Talk of direction is not something to be taken lightly. Wondolowski’s name became the center of discussion last week after his former U.S. international teammate, Herculez Gomez, blasted the Earthquakes for wasting a “generational talent,” having just made the playoffs twice during Wodolowski’s recent tenure.

It’s easy to see how Gomez could arrive at that conclusion. Wondolowski’s record speaks for itself. Over his last eight seasons since landing back with the Earthquakes after a stint in Houston, Wondolowski has 117 regular season goals and an MLS Golden Boot. He’s picked up six team MVP awards and a third-place finish for the league MVP. He became the only player in MLS history to score 10 or more goals in six consecutive seasons in 2015 — and then did it again for a seventh straight year in 2016.

Such goal-scoring prowess is difficult to find. Combining it with that level of consistency has been exceptionally difficult in MLS. But Wondolowski, while thankful Gomez supports him, takes the opposite stance. While his numbers are good, the ultimate responsibility of titles and playoff runs falls on his shoulders.

“I appreciate Herculez having my back,” Wondolowski said. “But it’s more a sense that I haven’t done enough because I’ve been on the field those years, for the last seven years, and I haven’t done enough to get us to (a championship) and I’ve been the captain.
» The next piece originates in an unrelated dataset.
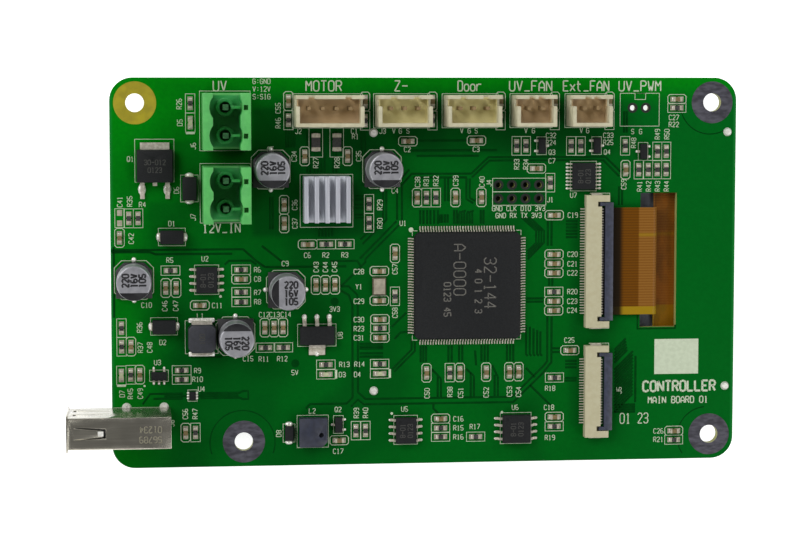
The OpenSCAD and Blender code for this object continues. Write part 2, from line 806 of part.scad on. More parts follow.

So to be honest, I think a lot of that is on me — I haven’t done enough necessary to be successful.”

However, Dawkins might disagree with the striker’s self-critique. The Jamaica international is hopeful the new Earthquakes forward signings, Marco Urena and Danny Hoesen, can pair well with Wondolowski, while midfielder Jahmir Hyka and Dawkins himself can create more chances for the striker to bang home the goals.

Beyond that, Dawkins speaks highly of the the things Wondolowski brings to the table that doesn’t show up on the stat sheet.

“He keeps us together in the locker room and on the field as well,” Dawkins said. “He brings his experience from all his years playing and also being involved in the national team as well. He’s great with the younger lads.”

Those intangibles are not just something Wondolowski is proving with his club team, but something he takes to the U.S. national side as well, and perhaps a big reason why Bruce Arena summoned him for January’s camp.

“It was good having a leadership role and talking to guys. It was a great opportunity to meet a lot of these young players and get to know them off the field as well,” Wondolowski said of his time in the January camp. 

Wondolowski admits it was somewhat of a surprise to have received the call. He didn’t know Arena or his staff well, aside from having been a thorn in their side in rivalry battles between the Earthquakes and LA Galaxy over the years. But Wondolowski appreciated the call, and credited Arena with “integrating” veterans and youngsters in the fold. He also revealed what the U.S. told him he needs to do to potentially be involved later this year.

“There were a lot of positives. We talked about it and (Arena) told me to be ready,” Wondolowski said. “There are things I need keep trying to improve — hold up play, things of that nature, connecting passes and also being on the best chances when they come. So he told me to work on some things but keep doing what I’ve been doing.”

However, Wondolowski isn’t under any illusions that he’s a lock to return to the national team in the future. It also isn’t a prospect that is freaking him out.

“At this point in my career, it’s not a huge worry,” he said. “All I can worry and take of are the Earthquakes. I feel if we get off to a good start, and me personally as well, that would definitely help my case but at no point will I ever consider it a sure thing in the future.”

What is certain is that Wondolowski will return to the Earthquakes in 2017, looking to extend his streak of double-digit goals in a season to eight. And while he is getting up there in years, Dawkins has seen improvements in the mental side of the game that has kept Wondolowski effective.

“He’s always been a good goal scorer,” Dawkins said. “I think even me coming back last season I’ve seen a lot of his movement - it’s even better than it was in 2012. Obviously that comes with age and experience.

“Hopefully, we can get him scoring more goals this season.”

Like Dawkins, Wondolowski sees the new Earthquakes attacking additions as exciting pieces and “some nice guys who can really add another dimension, especially in the opposition third.”

And while he doesn’t know when he will decide to move on from professional soccer and MLS, at the moment, he doesn’t see any reason to leave just yet.

“Right now, I know I love coming in everyday,” Wondolowski said. “I actually really enjoy practicing, going to practices and, to be honest, as long as I’m healthy enough to do that and I feel I enjoy it, I’m going to keep trying to do it because I really like it.”